Not all comics, or all sites with periodic updates, have RSS feeds. In fact the majority of webcomics don’t. This is a key piece that ComicAlert! is filling in: they scrape the HTML of the non-RSS comics looking for clues that the comic has been updated. If people develop their own HTML scrapers for particular comics (or other sites) and insert the resulting data into the P2P network, then the same signature scheme should apply cleanly, except that now the trust question isn’t just, “Is this person trying to insert bad data?” but also, “Is this particular scraping script broken?” If the layout of a site changes and one person’s scraper doesn’t get updated, somebody else can write a better one and others can start relying on the second person’s key for the updates to that site.

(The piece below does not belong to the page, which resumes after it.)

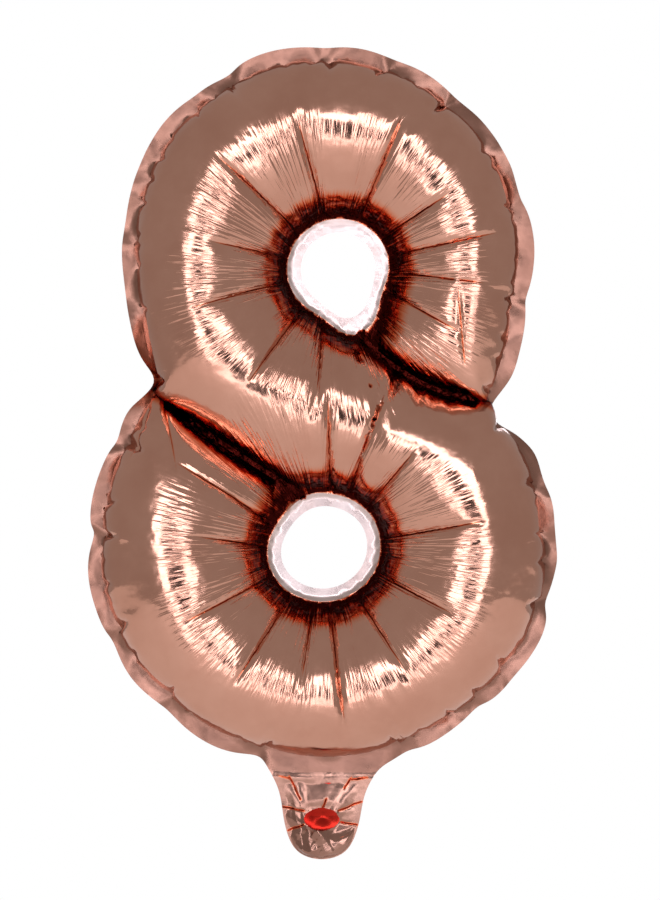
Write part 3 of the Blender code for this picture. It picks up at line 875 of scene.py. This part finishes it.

But once you’ve got digitally signed posts in the network, there’s no reason they have to be derived from a web site somewhere. People could use this system to make pseudonymous blog posts: generate a new key to use as your pseudonym identity, and you can post any content you want without in any way attaching your real identity to it. Other users can still choose to ignore you, or read what you’ve written first thing every morning, or anything in between, but they could be your next-door neighbor and not know it. And perhaps you’ve noticed that some people now post RSS feeds of new BitTorrent files, which you can configure your computer to automatically download as they’re posted: combine with these pseudonymous RSS feeds and the distibuted tracker and distributed DB features of modern BitTorrent clients, and you get a substantial amount of privacy in your choice of what you’re downloading or sharing.
That’s some big stuff for a simple comics update tracker, which is one reason I see open source as so much better than the alternative: proprietary software developers never have enough time to follow all the logical extensions of their work, and the people who can and want to implement those extensions don’t have access to the foundation that the proprietary developers do so they rarely get anywhere.